Fast forward to 2009 and Gingrich's Republicans are precisely that morally bankrupt. Throughout August, GOP demagogues falsely claimed Democratic health care proposals would gut Medicare benefits. Sarah Palin and Obama negotiating partner Chuck Grassley warned about mythical government"death panels" which would "pull the plug on grandma." Amazingly, a recent poll showed that 59% of self-identified conservatives and 62% of McCain voters believe that the government should "stay out of Medicare." As for Mitch McConnell, who a decade ago wanted to take a butcher knife to Medicare, the Senate Minority Leader is using a rhetorical scalpel to slash Democrats:

"Some in Congress seem to be in such a rush to pass just any reform, rather than the right reform, that they're looking everywhere for the money to pay for it -- even if it means sticking it to seniors with cuts to Medicare."

(Earlier this month, RNC chairman Michael Steele reflected incarnate the GOP contradictions - and hypocrisy - over Medicare. He called for "no cuts to Medicare to pay for another program," only to announce just days later, "You've got to deal with those inefficiencies, absolutely.")

And so it goes. Republicans are worried not that Obama's health care reform might fail, but that it would succeed, and thus for years make Democrats the party of choice for grateful Americans. So the GOP pretends to now defend the Medicare program it has always opposed and doubtless will again in the future.

But reading the Washington Post, you'd never know.

(This piece also appears at Perrspectives.)

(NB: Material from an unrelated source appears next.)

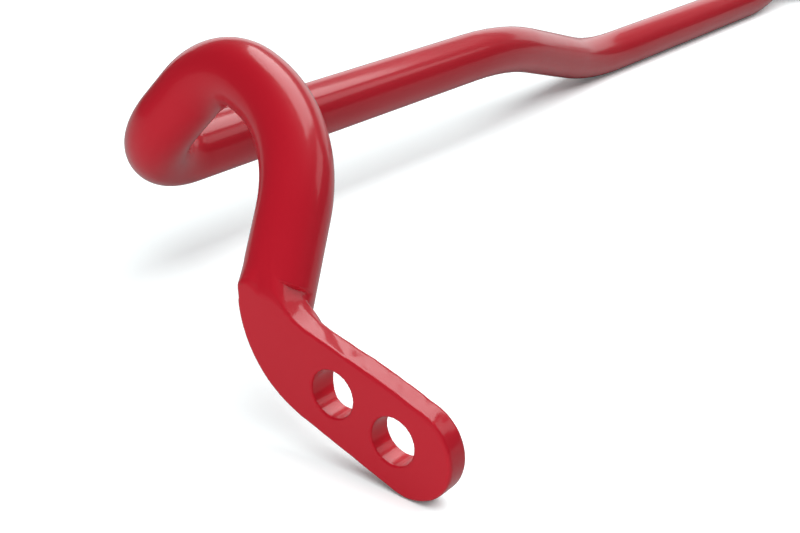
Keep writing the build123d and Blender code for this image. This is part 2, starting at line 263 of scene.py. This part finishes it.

UPDATE: It is worth noting, as Steve Benen does, that far from protecting Medicare, Republicans in Congress are actively intent on "privatizing it out of existence." As he points out, "this year, 137 Republicans -- more than three-fourths of the caucus -- voted in support of a GOP alternative budget plan that called for 'replacing the traditional Medicare program with subsidies to help retirees enroll in private health care plans.'" And in a jaw-dropping Wall Street Journal op-ed just three weeks ago, Sarah Palin called for fundamentally altering the program by "providing Medicare recipients with vouchers that allow them to purchase their own coverage."